Hun Sen, one of the world's longest-serving leaders, has ruled Cambodia for more than 37 years and turned the nation into a one-party state at the 2018 general election, winning every parliamentary seat.

Critics and rights groups have accused him of creating a climate of fear by locking up scores of political opponents and activists.

The opposition Cambodia National Rescue Party (CNRP) -- which won 44 percent of the popular vote in previous local elections in 2017 -- was forced to forfeit its positions after a court dissolved the party later that year.

Scores of opposition figures have since fled the country, while others have been arrested.

Opposition leader Kem Sokha, who was arrested and jailed for more than a year, is facing a treason trial, while CNRP co-founder Sam Rainsy is living in France to escape convictions he says are politically motivated.

Sunday's vote in 1,652 communes, or village clusters, will take the country's political pulse ahead of the national elections in 2023.

Hun Sen's ruling Cambodian People's Party (CPP) made a show of strength in the capital Phnom Penh on Friday with a massive parade of cars, trucks, motorcycles and tuk-tuks greeted by flag-waving supporters.
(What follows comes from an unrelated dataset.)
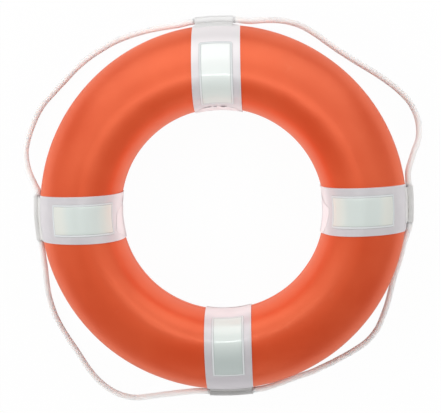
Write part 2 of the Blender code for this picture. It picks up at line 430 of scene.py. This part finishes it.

A total of 17 political parties are running in the local election, with more than 11,600 positions up for grabs -- the majority of which are presently controlled by the ruling party.

But all eyes are on the performance of the Candlelight Party (CP) -- founded by Rainsy in 1995 -- which has registered candidates to contest nearly all communes and has been gaining strong support.

- 'last hope' -

"The Candlelight Party is the last hope for the people, although we are suffering from intimidation and threats, and political harassment," party secretary-general Lee Sothearayuth told AFP.

UN Human Rights Office spokeswoman Liz Throssell said she was disturbed by patterns of obstruction targeting opposition candidates ahead of the poll.

She warned that the CP "faces a paralysing political environment" after at least six candidates and activists were arrested in the run-up to the vote.

The CP is well-positioned to attract supporters and is the only party that "poses a realistic threat" to Hun Sen's CPP, according to Sebastian Strangio, an expert on Cambodian politics and the author of "Hun Sen's Cambodia".

"A strong opposition showing would demonstrate that the popular discontent with CPP rule continues to simmer beneath the surface of Cambodian politics," he told AFP.

CPP spokesman Sok Eysan downplayed the threat, telling AFP that his party would "overwhelmingly" win.

"The whole glass has already broken. So these small pieces of glass are not strong," Sok Eysan said, referring to the opposition movement.

An estimated 9.2 million people are registered to cast ballots on Sunday.